From Aotearoa New Zealand
Past OR future Camino
2022
One good use for the Brierley guide and the other lists that you have is to work out how many days you might need to walk your Camino.

If you don't have any time pressure to be back home then take the longest and add seven days to it. If you do have time pressure then add four days.

The people who I met who were still worried about things by the time that they got to Sahagun were all people who had tight timelines that meant that they were worried about not being in Santiago de Compostela in time to catch a flight home. Or who had organised to meet someone towards the end of the way, beforehand.

Don't do this. If you end up with extra days when you get to Santiago then there are plenty of other wonderful and cheap things to do in Spain. You can do further walking, sit on a beach somewhere in Southern Spain or even find a way to volunteer to help other pilgrims.

By the way, be sure to spend the night in Sahagun at donativo Albergue de la Santa Cruz. There you will enjoy a deep sense of camaraderie and you will have the opportunity for introspection.
 

C clearly

Moderator
Staff member
Past OR future Camino
Most years since 2012. Hoping now for 2022.
I'll be planning for Sept.
Preference is more towards avoiding large crowds.

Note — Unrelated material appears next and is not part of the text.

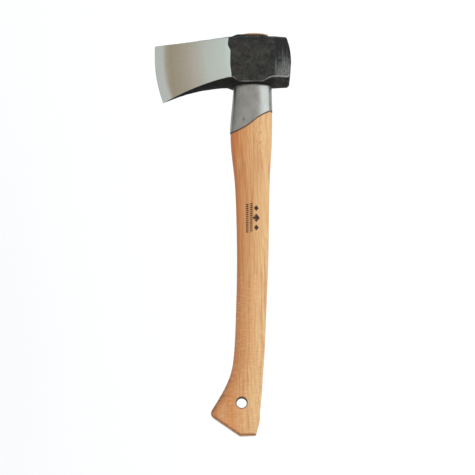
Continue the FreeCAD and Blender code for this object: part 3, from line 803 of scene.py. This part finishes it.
def burned_mark(s):
    """1 where the handle is burned; the mark is a plain ornament and stands for no maker."""
    marks = 0.0
    for x, shift in TICK_COLUMNS:
        inside = s.product(s.calc("LESS_THAN", s.gap(s.x, x), TICK_HALF_WIDTH),
                           s.calc("LESS_THAN", s.gap(s.y, MARK_Y), MARK_HALF_LENGTH))
        turn = s.calc("FRACT", s.calc("ADD", s.calc("DIVIDE", s.y, TICK_PITCH), shift))
        bar = s.rise(s.gap(turn, 0.5), 0.28, 0.38, 1.0, 0.0)
        marks = s.calc("MAXIMUM", marks, s.product(inside, bar))
    for along, reach in LOZENGES:
        spread = s.calc("ADD", s.gap(s.x, LOZENGE_X), s.product(s.gap(s.y, MARK_Y + along), 0.8))
        marks = s.calc("MAXIMUM", marks, s.rise(spread, reach - 0.4, reach, 1.0, 0.0))
    uneven = s.rise(s.noise((2.2, 2.2, 2.2), 31, 2.0), 0.30, 0.50, 0.65, 1.0)
    upper_side = s.calc("GREATER_THAN", s.z, 0.0)
    return s.product(marks, uneven, upper_side)


def staple_steel():
    """Dull zinc-grey wire steel."""
    s = Surface("staple_steel")
    cloud = s.noise((1.6, 1.6, 1.6), 21, 4.0)
    scratch = s.noise((0.2, 0.2, 5.0), 22, 2.0)
    colour = s.mix(s.rise(cloud, 0.35, 0.65), rgb(0.20, 0.205, 0.21), rgb(0.36, 0.365, 0.37))
    rough = s.total(0.30, s.product(cloud, 0.22), s.product(scratch, 0.12))
    return s.finish(colour, rough, 0.95, s.calc("ADD", cloud, scratch), 0.03)


def paint_collar_shadows(collar, handle):
    """Darken the collar's cut edge and top with painted shade, and paint a shadow on the wood right beside
    its lower edge.
    """
    points = read_vectors(collar.data.vertices, "co")
    normals = read_vectors(collar.data.vertex_normals, "vector")
    # painted shade on the downward-facing cut edge, and painted contact shadow on the top 3 mm under the
    # head
    rim = smooth_step(0.35, 0.75, -normals[:, 1])
    under_head = smooth_step(COLLAR_HIGH.y - 3.0 * MM, COLLAR_HIGH.y, points[:, 1])
    store(collar.data, "edge", np.maximum(rim, 0.9 * under_head))
    # a painted shadow on the wood beside the collar's lower edge, where the sheet stands proud
    lower = points[(rim > 0.5) & (points[:, 1] < COLLAR_HIGH.y - 10.0 * MM)]
    tree = KDTree(len(lower))
    for i, point in enumerate(lower):
        tree.insert(point, i)
    tree.balance()
    from_edge = np.array([tree.find(vertex.co)[2] for vertex in handle.data.vertices])
    store(handle.data, "painted_collar_shadow", smooth_step(2.0 * MM, 0.7 * MM, from_edge))


def dress(piece, material):
    """Give a piece its one material."""
    piece.data.materials.clear()
    piece.data.materials.append(material)


# ---------------------------------------------------------------- the five pieces

head = make_head_piece()
dress(head, forged_steel())
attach(head, "root")
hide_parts("axe_head")

handle = resampled("handle", "hickory_handle", 0.7 * MM, 2)
dress(handle, hickory())
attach(handle, "root")
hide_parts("handle")

collar = resampled("collar", "steel_collar", 0.5 * MM, 2)
paint_collar_shadows(collar, handle)
dress(collar, sheet_steel())
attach(collar, "root")
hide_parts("collar")

wedge = resampled("wood_wedge", "eye_wedge", 0.3 * MM, 1)
dress(wedge, wedge_wood())
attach(wedge, "root")
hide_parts("wood_wedge")

staple = resampled("wedge_staple", "star_staple", 0.2 * MM, 1)
dress(staple, staple_steel())
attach(staple, "root")
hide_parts("wedge_staple")


# ---------------------------------------------------------------- floor, light and camera

FLOOR_REACH, FLOOR_DROP = 30.0, 0.45
SKY_LOW, SKY_HIGH, SKY_EVEN_FROM = 0.24, 1.0, 0.65      # strength at the horizon and overhead
CAMERA_PLACE, CAMERA_AIM = Vector((-0.00493, -0.1016, 1.600)), Vector((-0.00493, 0.2004, 0.0))
CAMERA_SENSOR, CAMERA_LENS = 36.0, 101.5
WINDOW_PLACE, WINDOW_AIM = Vector((1.20, 0.6, 0.78)), Vector((0.0, 0.35, 0.0))
WINDOW_SIZE, WINDOW_POWER, WINDOW_COLOUR = (1.6, 1.15), 12.5, (0.83, 0.94, 1.0)


def add_node(tree, kind, settings):
    """A node with these inputs set."""
    node = tree.nodes.new(kind)
    for name, value in settings.items():
        node.inputs[name].default_value = value
    return node


def aimed(place, aim):
    """The rotation that looks from a place at a point."""
    return (aim - place).to_track_quat("-Z", "Y").to_euler()


def make_floor():
    """A pale floor well below the hatchet, so that no shadow shows and the hang hole is light."""
    sides = ((-1, -1), (1, -1), (1, 1), (-1, 1))
    points = [(x * FLOOR_REACH, y * FLOOR_REACH, HEAD_LOW.z - FLOOR_DROP) for x, y in sides]
    floor = make_object("floor", points, [(0, 1, 2, 3)], smooth=False)
    material = bpy.data.materials.new("floor")
    material.use_nodes = True
    shader = material.node_tree.nodes["Principled BSDF"]
    shader.inputs["Base Color"].default_value = rgb(0.96, 0.96, 0.96)
    shader.inputs["Roughness"].default_value = 0.9
    floor.data.materials.append(material)


def make_sky():
    """Even white light from overhead that fades towards the horizon."""
    sky = bpy.data.worlds.new("studio")
    sky.use_nodes = True
    tree = sky.node_tree
    direction = add_node(tree, "ShaderNodeTexCoord", {})
    parts = add_node(tree, "ShaderNodeSeparateXYZ", {})
    limits = {"From Min": 0.0, "From Max": SKY_EVEN_FROM, "To Min": SKY_LOW, "To Max": SKY_HIGH}
    fade = add_node(tree, "ShaderNodeMapRange", limits)
    background = tree.nodes["Background"]
    background.inputs["Color"].default_value = rgb(1.0, 1.0, 1.0)
    tree.links.new(direction.outputs["Generated"], parts.inputs[0])
    tree.links.new(parts.outputs["Z"], fade.inputs["Value"])
    tree.links.new(fade.outputs[0], background.inputs["Strength"])
    bpy.context.scene.world = sky


def make_window():
    """A soft, slightly blue light beside the poll, which the collar mirrors along its back edge."""
    light = bpy.data.lights.new("window", "AREA")
    light.shape = "RECTANGLE"
    light.size, light.size_y = WINDOW_SIZE
    light.energy = WINDOW_POWER
    light.color = WINDOW_COLOUR
    lamp = bpy.data.objects.new("window", light)
    lamp.location = WINDOW_PLACE
    lamp.rotation_euler = aimed(WINDOW_PLACE, WINDOW_AIM)
    bpy.context.scene.collection.objects.link(lamp)


def make_camera():
    """The camera, looking down at the lying hatchet from slightly beyond its knob."""
    camera = bpy.data.cameras.new("camera")
    camera.sensor_width = CAMERA_SENSOR
    camera.lens = CAMERA_LENS
    rig = bpy.data.objects.new("camera", camera)
    rig.location = CAMERA_PLACE
    rig.rotation_euler = aimed(CAMERA_PLACE, CAMERA_AIM)
    bpy.context.scene.collection.objects.link(rig)
    bpy.context.scene.camera = rig


make_floor()
make_sky()
make_window()
make_camera()
bpy.context.scene.view_settings.view_transform = "Standard"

Are crowds still a problem? doubt it? given the time that's in it.
September and May are generally the busiest months from SJPP, so crowds could definitely be a problem. I think the later a start in September, the better. Also, try to start in SJPP in mid-week, rather than a weekend.
 

trecile

Camino Addict
Past OR future Camino
Francés (2016 & 2017), Norte (2018), Francés-Salvador-Norte (2019), Portuguese (2019)
September and May are generally the busiest months from SJPP, so crowds could definitely be a problem. I think the later a start in September, the better. Also, try to start in SJPP in mid-week, rather than a weekend.
Or start in the latter part of August. I started my first Camino on August 21st and never had a problem getting a bed. Since it was already well into September by the time that I reached Sarria there were no issues with the last 100 km crowds.